Before I saw Philomena on Sunday afternoon, I attended The Loft, the community of faith Amy and I have been a part of since moving to Los Angeles in April. As it was the first Sunday of Advent, we began a series in which we will consider the implications of Jesus’ peculiar birth narrative on the way we live in and move through our world. We started by talking about notions of power and control and what it means for us to celebrate God’s incarnation as a baby born in a barn. I don’t want to go on at length here, but it should suffice to say that the birth narrative we celebrate should turn our notions of power and control upside down. In the film, Sixsmith and Philomena embody two different versions of power and control and how we might exercise them when faced with an unjust system. Sixsmith would, so to speak, burn it to the ground without considering what other system(s) would take its place. On the other hand, Philomena perseveres in her own individual and corporal expressions of faith until she can forgive the institution for the ways in which it wronged her. At the same time, after forgiving the community for its sins against her, she ultimately allows Sixsmith to expose those injustices in narrative fashion. Philomena’s is a strength-in-weakness…a sort of vulnerability.

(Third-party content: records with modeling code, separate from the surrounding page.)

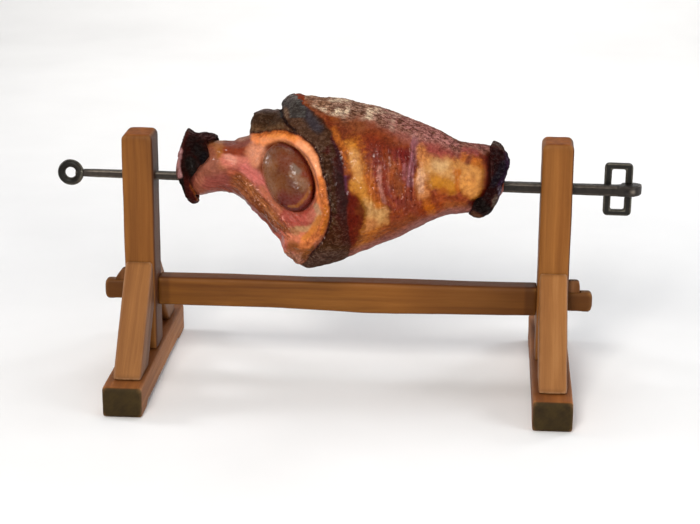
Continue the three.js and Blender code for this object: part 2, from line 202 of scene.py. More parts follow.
# ------------------------------------------------------------------ shader helpers
class Nodes:
    """Small builder for node materials."""

    def __init__(self, name):
        self.mat = bpy.data.materials.new(name)
        self.mat.use_nodes = True
        self.nt = self.mat.node_tree
        self.nt.nodes.clear()
        self.out = self.nt.nodes.new("ShaderNodeOutputMaterial")
        self.bsdf = self.nt.nodes.new("ShaderNodeBsdfPrincipled")
        self.nt.links.new(self.bsdf.outputs[0], self.out.inputs[0])

    def put(self, socket, value):
        if isinstance(value, bpy.types.NodeSocket):
            self.nt.links.new(value, socket)
        elif value is not None:
            if hasattr(socket.default_value, "__len__") and not hasattr(value, "__len__"):
                value = [value] * len(socket.default_value)
            if hasattr(value, "__len__") and len(value) == 3 and len(socket.default_value) == 4:
                value = list(value) + [1]
            socket.default_value = value

    def set(self, name, value):
        self.put(self.bsdf.inputs[name], value)

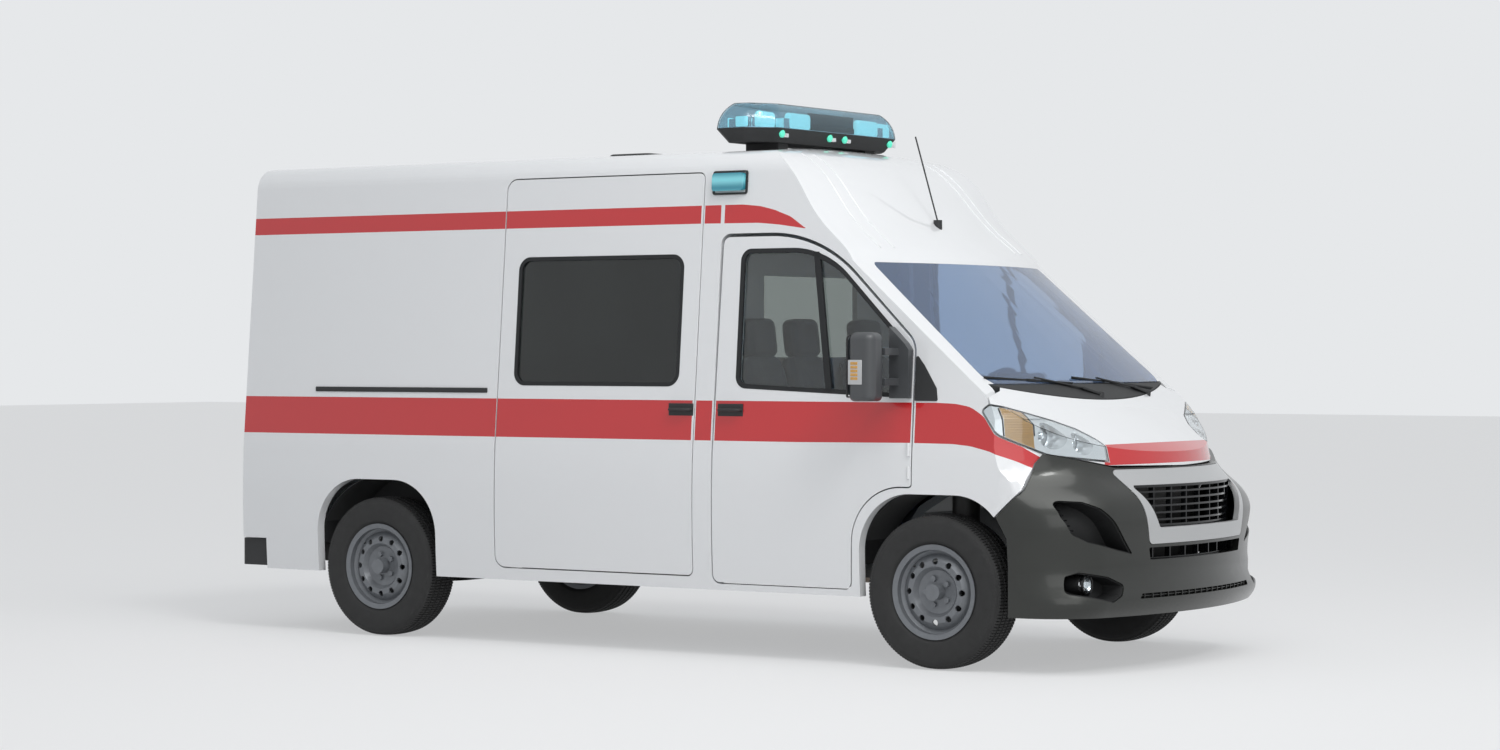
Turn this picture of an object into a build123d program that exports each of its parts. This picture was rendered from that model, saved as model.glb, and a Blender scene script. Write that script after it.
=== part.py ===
from build123d import *
from math import atan2, cos, pi, sin, sqrt
import os

# Ambulance on a high-roof panel van, in millimetres.
# While modelling, +Z is up from the ground, the front points to -Y, the vehicle's left side is +X,
# and Y = 0 is the front axle. At the end every piece moves by BOX_MIDDLE, so that the origin is on
# the ground under the middle of the whole vehicle.

# Driving dimensions of the vehicle
HALF_WIDTH = 1025
WHEELBASE = 3450
FRONT_REACH = -948
REAR_REACH = 4465
BUMPER_TIP = -954.6
BOX_MIDDLE = (BUMPER_TIP + REAR_REACH) / 2
ROOF_TOP = 2562
REAR_FACE = 4395
SILL_LOW = 335
FAR = 1400

# Shell: sheet skin, closed wall of doors and sides, gap between panels
SKIN = 25
WALL = 55
GAP = 6
DOOR_TAPER = 14
HINGE_R = 10

# Wheels, 225/75 R16
TYRE_R = 372
TYRE_W = 225
RIM_R = 209
RIM_LIP_R = 228
BEAD_X = 86
FRONT_TRACK = 1810
REAR_TRACK = 1790
KINGPIN_X = 830
HUB_R = 62
STUB_R = 30

# Heights
FLOOR_TOP = 545
FLOOR_T = 45
CAB_FLOOR_TOP = 500
WAIST_Z = 1020
BELLY_Z = 690
LOAD_START = 1330

# Wheelhouses: half length, inner end, outer end, height where the round top starts
FRONT_HOUSE_R = 452
REAR_HOUSE_R = 426
WHEELHOUSE_X = 645
WHEELHOUSE_OUT = 948
ARCH_SPRING = 600

# Windscreen and brow in plan: height, place of the arc on the centre line, its bow at x = BOW_X
BOW_X = 833
SCREEN_SECTIONS = [
    (1200, -512, 62),
    (1965, 325, 138),
]
BROW_SECTIONS = [
    (1965, 325, 138),
    (2147, 540, 108),
    (2321, 716, 72),
    (2448, 852, 45),
    (2530, 1000, 38),
    (2575, 1230, 36),
]

# Bonnet in cross-section: place, height on the centre line, and how far it has fallen at x = CROWN_X
CROWN_X = 950
CROWN_SECTIONS = [
    (-950, 946, 205),
    (-300, 1345, 33),
]

# Front wall above the bumper: Y and Z on the centre line, turned about a far upright axis
WALL_R = 1500
WALL_CORNER_R = 450
FRONT_WALL = [
    (-905, 240),
    (-948, 430),
    (-935, 600),
    (-905, 800),
    (-850, 920),
    (-818, 975),
    (-797, 1071),
    (-788, 1200),
    (-752, 1320),
    (-660, 1500),
]

# Bumper in plan: height, reach on the centre line, radius of the front arc, radius of the corner
BUMPER_SECTIONS = [
    (240, -905, 2300, 400),
    (430, -946, 2300, 400),
    (620, -943, 2300, 400),
    (785, -940, 2300, 480),
    (872, -900, 1800, 590),
    (961, -835, 1500, 590),
    (1045, -803, 1500, 520),
]

# Planes of the three views
FRONT_VIEW = Plane.XZ.offset(FAR)
SIDE_VIEW = Plane.YZ.offset(-FAR)
DEEP = 8000


def plan_band(z, y_middle, bow):
    """Closed plan outline behind one arc of the windscreen or brow."""
    y_side = y_middle + bow * (FAR / BOW_X) ** 2
    with BuildSketch(Plane.XY.offset(z)) as outline:
        with BuildLine():
            ThreePointArc((-FAR, y_side), (0, y_middle), (FAR, y_side))
            Polyline((FAR, y_side), (FAR, DEEP), (-FAR, DEEP), (-FAR, y_side))
        make_face()
    return outline.sketch


def rounded_front(z, reach, front_r, corner_r, half, back):
    """Plan outline of a front end: one wide arc, two tangent corner arcs and straight sides."""
    axis_y = reach + front_r
    corner_x = half - corner_r
    corner_y = axis_y - sqrt((front_r - corner_r) ** 2 - corner_x**2)
    turn = atan2(corner_x, axis_y - corner_y)
    touch = (front_r * sin(turn), axis_y - front_r * cos(turn))
    middle = pi / 4 + turn / 2
    bend = (corner_x + corner_r * sin(middle), corner_y - corner_r * cos(middle))
    with BuildSketch(Plane.XY.offset(z)) as outline:
        with BuildLine():
            ThreePointArc((-half, corner_y), (-bend[0], bend[1]), (-touch[0], touch[1]))
            ThreePointArc((-touch[0], touch[1]), (0, reach), touch)
            ThreePointArc(touch, bend, (half, corner_y))
            Polyline((half, corner_y), (half, back), (-half, back), (-half, corner_y))
        make_face()
    return outline.sketch


def body_form(inset):
    """The whole body as one solid, its outer face moved in by inset."""
    half = HALF_WIDTH - inset
    wall_axis = FRONT_REACH + WALL_R
    with BuildPart() as nose:
        with BuildSketch(Plane.YZ):
            with BuildLine():
                wall = [(y + inset, z) for y, z in FRONT_WALL]
                Polyline((wall_axis, 190), (wall[0][0], 190), *wall, (-DEEP, wall[-1][1]), (-DEEP, 2700),
                         (wall_axis, 2700), close=True)
            make_face()
        revolve(axis=Axis((0, wall_axis, 0), (0, 0, 1)))
    with BuildPart() as crown:
        for y, middle, fall in CROWN_SECTIONS:
            top = middle - inset * 1.2
            low = top - fall * (FAR / CROWN_X) ** 2
            with BuildSketch(Plane.XZ.offset(-y)):
                with BuildLine():
                    ThreePointArc((-FAR, low), (0, top), (FAR, low))
                    Polyline((FAR, low), (FAR, 0), (-FAR, 0), (-FAR, low))
                make_face()
        loft(ruled=True)
    with BuildPart() as screen:
        for z, y_middle, bow in SCREEN_SECTIONS:
            add(plan_band(z, y_middle + inset * 1.3, bow))
        loft(ruled=True)
        add(nose.part, mode=Mode.INTERSECT)
    with BuildPart() as brow:
        for z, y_middle, bow in BROW_SECTIONS:
            add(plan_band(z, y_middle + inset * 1.3, bow))
        loft()
    with BuildPart() as engine_bay:
        add(rounded_front(200, FRONT_REACH + inset, WALL_R - inset, WALL_CORNER_R - inset, half, 2500))
        extrude(amount=1400)
        add(nose.part, mode=Mode.INTERSECT)
        add(crown.part, mode=Mode.INTERSECT)
    with BuildPart() as form:
        add(screen.part)
        add(brow.part)
        add(engine_bay.part)
        with Locations((0, 200, 705)):
            Box(2 * FAR, 1000, 1110)
        with Locations((0, DEEP / 2 + 600, 850)):
            Box(2 * FAR, DEEP, 1400)
        with BuildSketch(Plane.XZ.offset(-REAR_FACE + inset)) as section:
            low = (half - 22, SILL_LOW - 100)
            roof_edge = (895 - inset, 2518 - inset)
            with BuildLine():
                ThreePointArc(low, (half, BELLY_Z), (half - 6, WAIST_Z))
                Line((half - 6, WAIST_Z), roof_edge)
                ThreePointArc(roof_edge, (0, ROOF_TOP - inset), (-roof_edge[0], roof_edge[1]))
                Line((-roof_edge[0], roof_edge[1]), (6 - half, WAIST_Z))
                ThreePointArc((6 - half, WAIST_Z), (-half, BELLY_Z), (-low[0], low[1]))
                Line((-low[0], low[1]), low)
            make_face()
            fillet(section.vertices().group_by(Axis.Y)[-1], 130 - inset / 2)
        extrude(amount=6000, mode=Mode.INTERSECT)
    return form.part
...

At the screening that I attended, audiences clapped, laughed, or sent up muted cheers when Sixsmith accosted Sister Hildegaard, telling her that, were Jesus present, he would probably flip her out of her wheelchair and refuse to help her up. However, they fell silent at Philomena’s kind, loving act of forgiveness, which clearly shames Sixsmith and renders Hildegaard mute. Watching Philomena and taking in the audience reaction around me, I was reminded: “‘[…My] thoughts are not your thoughts, nor are your ways my ways,’ says the Lord.”
Philomena (98 mins) is rated PG-13 on appeal for some strong language, thematic elements, and sexual references and is currently in theaters. It’s a must-see.